**SHORT PROBLEM**.
Emit the exact text of every line from the line with "write the pieces" to the line with "obj.parent = None", both ends included. No other output is expected.

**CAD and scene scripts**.
• • •
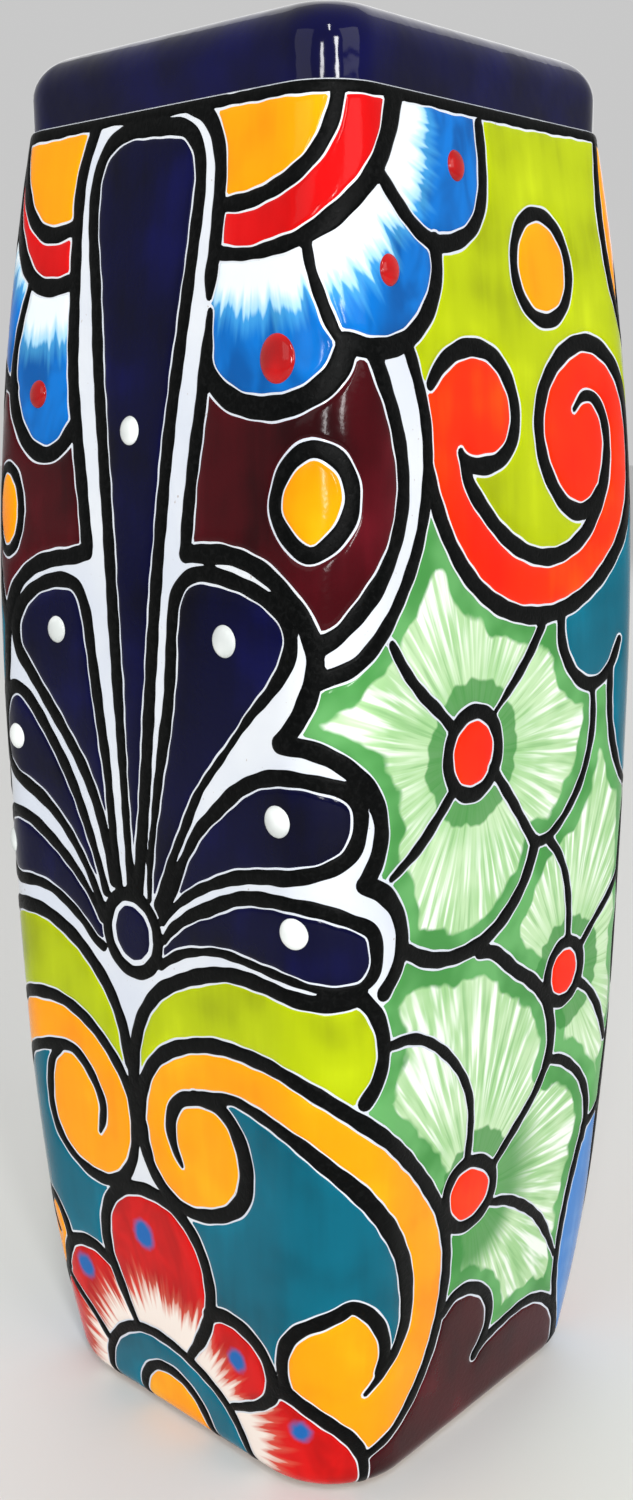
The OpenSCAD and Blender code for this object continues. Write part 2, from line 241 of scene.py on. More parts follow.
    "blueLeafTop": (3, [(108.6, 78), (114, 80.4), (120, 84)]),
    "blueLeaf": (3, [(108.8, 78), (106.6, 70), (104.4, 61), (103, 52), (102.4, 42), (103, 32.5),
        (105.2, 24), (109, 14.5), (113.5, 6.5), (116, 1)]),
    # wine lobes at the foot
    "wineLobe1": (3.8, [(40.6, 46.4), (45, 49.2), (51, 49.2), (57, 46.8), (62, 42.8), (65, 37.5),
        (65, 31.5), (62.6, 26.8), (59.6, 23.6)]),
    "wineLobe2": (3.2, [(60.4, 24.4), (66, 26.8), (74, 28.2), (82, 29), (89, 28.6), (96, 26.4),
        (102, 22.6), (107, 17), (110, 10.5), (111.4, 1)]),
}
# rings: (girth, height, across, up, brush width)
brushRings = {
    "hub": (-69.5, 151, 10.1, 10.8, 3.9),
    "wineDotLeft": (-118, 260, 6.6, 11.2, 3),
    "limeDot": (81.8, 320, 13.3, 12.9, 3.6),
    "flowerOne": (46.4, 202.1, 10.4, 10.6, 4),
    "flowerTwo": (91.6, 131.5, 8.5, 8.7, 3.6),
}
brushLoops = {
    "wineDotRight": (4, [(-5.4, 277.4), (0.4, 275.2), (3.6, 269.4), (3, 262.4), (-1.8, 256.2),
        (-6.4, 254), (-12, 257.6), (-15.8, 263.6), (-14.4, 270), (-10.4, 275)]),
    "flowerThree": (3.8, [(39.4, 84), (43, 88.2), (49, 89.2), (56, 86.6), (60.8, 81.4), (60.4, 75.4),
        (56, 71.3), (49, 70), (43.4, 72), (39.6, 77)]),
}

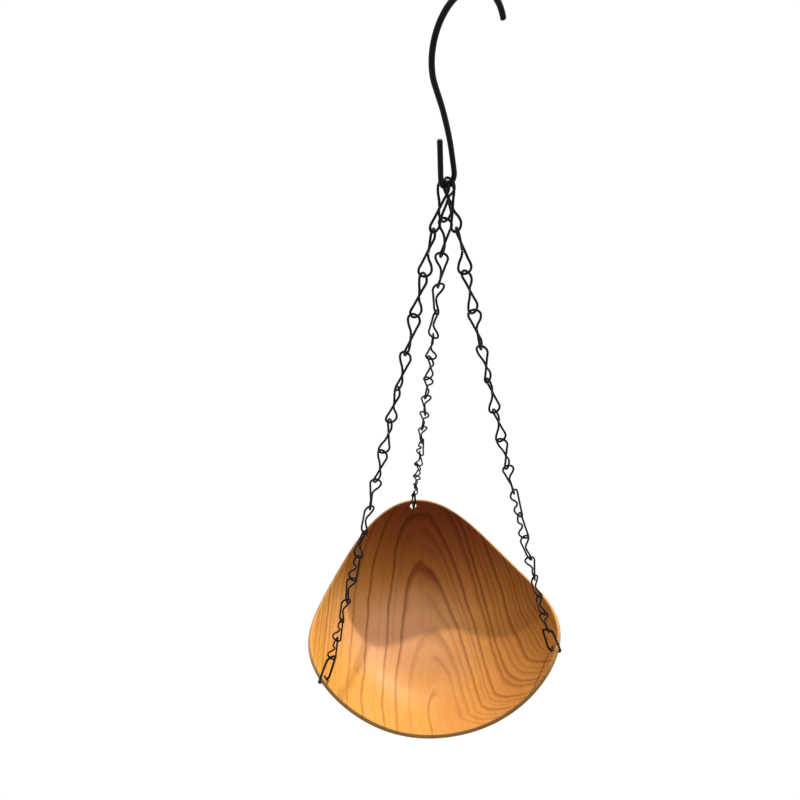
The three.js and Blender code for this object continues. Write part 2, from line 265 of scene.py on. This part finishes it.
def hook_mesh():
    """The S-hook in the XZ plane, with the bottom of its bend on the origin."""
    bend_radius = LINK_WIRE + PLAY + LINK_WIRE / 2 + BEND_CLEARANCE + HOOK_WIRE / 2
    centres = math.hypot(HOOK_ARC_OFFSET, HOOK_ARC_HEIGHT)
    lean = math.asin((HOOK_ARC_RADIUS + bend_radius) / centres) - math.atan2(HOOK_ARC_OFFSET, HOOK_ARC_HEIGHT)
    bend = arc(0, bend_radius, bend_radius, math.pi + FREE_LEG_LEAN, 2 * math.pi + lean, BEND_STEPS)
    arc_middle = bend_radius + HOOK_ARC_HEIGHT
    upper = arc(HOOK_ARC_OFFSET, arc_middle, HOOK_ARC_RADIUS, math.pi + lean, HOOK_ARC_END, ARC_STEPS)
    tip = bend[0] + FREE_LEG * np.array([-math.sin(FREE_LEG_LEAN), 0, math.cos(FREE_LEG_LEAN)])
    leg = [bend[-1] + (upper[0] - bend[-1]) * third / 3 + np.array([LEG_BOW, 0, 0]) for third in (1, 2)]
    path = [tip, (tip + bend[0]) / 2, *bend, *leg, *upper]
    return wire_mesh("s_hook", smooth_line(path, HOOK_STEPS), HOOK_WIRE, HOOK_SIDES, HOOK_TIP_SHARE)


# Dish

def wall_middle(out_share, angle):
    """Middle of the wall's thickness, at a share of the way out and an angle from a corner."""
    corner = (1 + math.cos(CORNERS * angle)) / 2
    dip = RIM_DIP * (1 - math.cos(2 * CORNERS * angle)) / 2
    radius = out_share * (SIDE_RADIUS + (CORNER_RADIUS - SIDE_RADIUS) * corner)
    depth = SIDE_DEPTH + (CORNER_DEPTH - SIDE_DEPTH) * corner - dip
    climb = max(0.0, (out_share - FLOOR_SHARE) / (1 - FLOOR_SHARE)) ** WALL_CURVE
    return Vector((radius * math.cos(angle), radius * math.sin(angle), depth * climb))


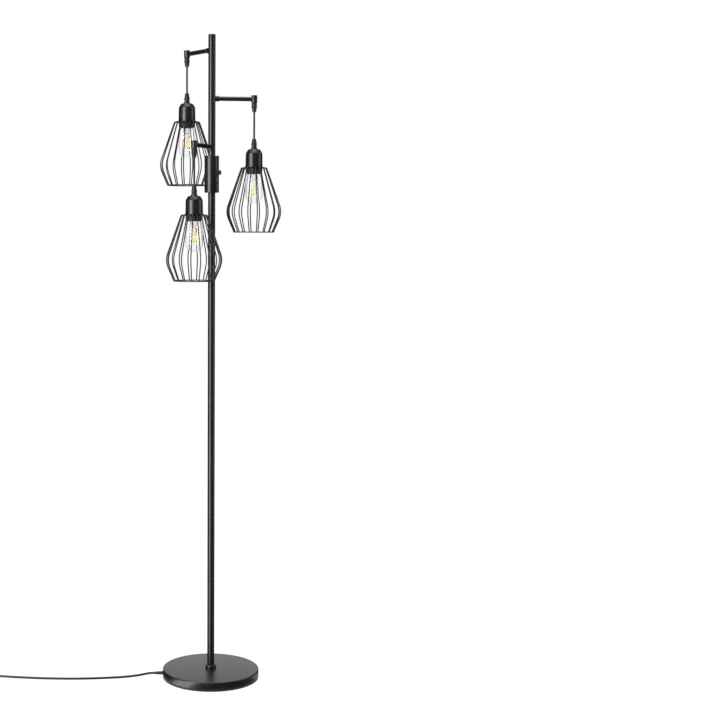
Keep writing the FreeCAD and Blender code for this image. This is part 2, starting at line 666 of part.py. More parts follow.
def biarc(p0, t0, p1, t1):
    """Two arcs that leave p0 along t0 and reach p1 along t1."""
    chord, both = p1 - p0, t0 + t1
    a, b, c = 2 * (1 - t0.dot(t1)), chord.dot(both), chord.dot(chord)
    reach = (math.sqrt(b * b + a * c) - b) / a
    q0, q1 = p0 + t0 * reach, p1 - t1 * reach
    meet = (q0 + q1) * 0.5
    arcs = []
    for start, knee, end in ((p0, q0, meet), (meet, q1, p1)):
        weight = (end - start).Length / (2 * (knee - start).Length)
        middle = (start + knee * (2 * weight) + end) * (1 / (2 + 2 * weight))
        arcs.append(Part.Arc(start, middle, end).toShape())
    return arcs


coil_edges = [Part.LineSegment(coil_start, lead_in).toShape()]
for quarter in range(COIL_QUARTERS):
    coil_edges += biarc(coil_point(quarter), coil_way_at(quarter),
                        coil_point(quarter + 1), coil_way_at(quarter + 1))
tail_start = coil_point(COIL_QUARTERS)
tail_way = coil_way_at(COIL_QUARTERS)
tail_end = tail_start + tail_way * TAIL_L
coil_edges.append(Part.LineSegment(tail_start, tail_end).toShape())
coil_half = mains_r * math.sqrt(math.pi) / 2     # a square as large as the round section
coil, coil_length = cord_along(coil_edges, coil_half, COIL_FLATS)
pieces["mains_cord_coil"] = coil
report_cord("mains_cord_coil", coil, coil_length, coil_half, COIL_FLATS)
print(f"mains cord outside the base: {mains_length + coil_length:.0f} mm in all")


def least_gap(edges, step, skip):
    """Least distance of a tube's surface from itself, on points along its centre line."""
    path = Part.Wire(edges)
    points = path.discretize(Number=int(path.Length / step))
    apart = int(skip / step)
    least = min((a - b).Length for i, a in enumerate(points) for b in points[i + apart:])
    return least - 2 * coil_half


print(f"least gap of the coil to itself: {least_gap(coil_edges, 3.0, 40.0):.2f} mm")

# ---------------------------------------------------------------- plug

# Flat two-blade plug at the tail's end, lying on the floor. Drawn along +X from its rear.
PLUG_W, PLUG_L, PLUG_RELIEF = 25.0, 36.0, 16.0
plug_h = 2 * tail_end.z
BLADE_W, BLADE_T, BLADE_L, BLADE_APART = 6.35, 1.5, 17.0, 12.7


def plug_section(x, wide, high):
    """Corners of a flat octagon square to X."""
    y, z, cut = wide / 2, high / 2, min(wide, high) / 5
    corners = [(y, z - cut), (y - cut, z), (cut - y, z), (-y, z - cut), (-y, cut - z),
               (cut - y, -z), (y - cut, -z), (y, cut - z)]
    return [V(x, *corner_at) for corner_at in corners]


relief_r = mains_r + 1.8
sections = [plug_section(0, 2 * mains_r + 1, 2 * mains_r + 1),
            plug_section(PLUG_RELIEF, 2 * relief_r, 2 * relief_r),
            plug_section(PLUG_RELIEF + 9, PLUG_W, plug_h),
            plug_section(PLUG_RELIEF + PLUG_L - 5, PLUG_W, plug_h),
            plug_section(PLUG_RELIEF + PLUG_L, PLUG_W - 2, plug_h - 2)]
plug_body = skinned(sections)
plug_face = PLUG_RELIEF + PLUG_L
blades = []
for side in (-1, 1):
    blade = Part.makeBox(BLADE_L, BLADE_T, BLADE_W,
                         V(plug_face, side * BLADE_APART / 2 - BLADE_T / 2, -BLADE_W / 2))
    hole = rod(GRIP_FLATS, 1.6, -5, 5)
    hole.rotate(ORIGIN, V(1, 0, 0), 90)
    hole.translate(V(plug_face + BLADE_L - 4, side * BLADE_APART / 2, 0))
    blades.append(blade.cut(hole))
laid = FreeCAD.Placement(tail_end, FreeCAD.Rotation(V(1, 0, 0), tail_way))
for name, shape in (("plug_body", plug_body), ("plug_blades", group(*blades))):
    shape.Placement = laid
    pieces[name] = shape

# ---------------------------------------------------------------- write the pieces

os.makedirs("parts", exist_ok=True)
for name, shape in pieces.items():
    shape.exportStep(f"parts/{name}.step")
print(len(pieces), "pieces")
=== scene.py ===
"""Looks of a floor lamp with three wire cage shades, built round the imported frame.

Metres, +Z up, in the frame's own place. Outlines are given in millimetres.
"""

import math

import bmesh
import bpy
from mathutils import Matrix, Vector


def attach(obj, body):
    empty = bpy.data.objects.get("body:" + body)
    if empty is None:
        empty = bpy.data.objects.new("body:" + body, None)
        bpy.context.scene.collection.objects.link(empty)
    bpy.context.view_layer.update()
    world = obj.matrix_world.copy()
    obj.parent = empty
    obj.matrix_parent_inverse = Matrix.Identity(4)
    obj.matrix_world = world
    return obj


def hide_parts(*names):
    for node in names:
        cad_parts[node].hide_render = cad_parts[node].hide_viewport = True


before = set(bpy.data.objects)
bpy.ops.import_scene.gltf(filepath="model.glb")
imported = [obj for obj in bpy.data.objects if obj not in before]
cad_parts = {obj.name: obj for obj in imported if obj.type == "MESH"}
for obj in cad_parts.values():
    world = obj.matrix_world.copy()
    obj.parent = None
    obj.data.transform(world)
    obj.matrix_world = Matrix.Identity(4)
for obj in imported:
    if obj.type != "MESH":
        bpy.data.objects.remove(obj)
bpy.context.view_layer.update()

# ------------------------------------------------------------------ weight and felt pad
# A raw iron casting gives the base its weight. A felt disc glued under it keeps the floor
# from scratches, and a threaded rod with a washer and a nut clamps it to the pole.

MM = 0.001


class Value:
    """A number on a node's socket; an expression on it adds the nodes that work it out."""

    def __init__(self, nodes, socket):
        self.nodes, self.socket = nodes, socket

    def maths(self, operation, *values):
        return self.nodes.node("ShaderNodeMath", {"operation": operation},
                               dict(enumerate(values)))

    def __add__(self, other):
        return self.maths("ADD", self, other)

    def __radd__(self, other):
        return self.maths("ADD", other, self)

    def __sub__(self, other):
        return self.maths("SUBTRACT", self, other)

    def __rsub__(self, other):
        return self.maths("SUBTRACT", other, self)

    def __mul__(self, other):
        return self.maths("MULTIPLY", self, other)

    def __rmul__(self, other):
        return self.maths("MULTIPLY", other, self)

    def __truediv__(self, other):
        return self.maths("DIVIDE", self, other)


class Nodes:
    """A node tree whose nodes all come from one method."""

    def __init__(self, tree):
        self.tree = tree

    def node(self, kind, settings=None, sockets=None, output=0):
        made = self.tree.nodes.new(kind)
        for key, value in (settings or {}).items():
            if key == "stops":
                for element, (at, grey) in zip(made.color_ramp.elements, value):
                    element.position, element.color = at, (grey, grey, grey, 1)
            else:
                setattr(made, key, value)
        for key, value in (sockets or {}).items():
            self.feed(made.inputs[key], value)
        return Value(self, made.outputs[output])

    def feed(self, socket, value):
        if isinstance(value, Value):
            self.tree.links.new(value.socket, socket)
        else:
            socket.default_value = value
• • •
**TASK SOLUTION**.
# ---------------------------------------------------------------- write the pieces

os.makedirs("parts", exist_ok=True)
for name, shape in pieces.items():
    shape.exportStep(f"parts/{name}.step")
print(len(pieces), "pieces")
=== scene.py ===
"""Looks of a floor lamp with three wire cage shades, built round the imported frame.

Metres, +Z up, in the frame's own place. Outlines are given in millimetres.
"""

import math

import bmesh
import bpy
from mathutils import Matrix, Vector


def attach(obj, body):
    empty = bpy.data.objects.get("body:" + body)
    if empty is None:
        empty = bpy.data.objects.new("body:" + body, None)
        bpy.context.scene.collection.objects.link(empty)
    bpy.context.view_layer.update()
    world = obj.matrix_world.copy()
    obj.parent = empty
    obj.matrix_parent_inverse = Matrix.Identity(4)
    obj.matrix_world = world
    return obj


def hide_parts(*names):
    for node in names:
        cad_parts[node].hide_render = cad_parts[node].hide_viewport = True


before = set(bpy.data.objects)
bpy.ops.import_scene.gltf(filepath="model.glb")
imported = [obj for obj in bpy.data.objects if obj not in before]
cad_parts = {obj.name: obj for obj in imported if obj.type == "MESH"}
for obj in cad_parts.values():
    world = obj.matrix_world.copy()
    obj.parent = None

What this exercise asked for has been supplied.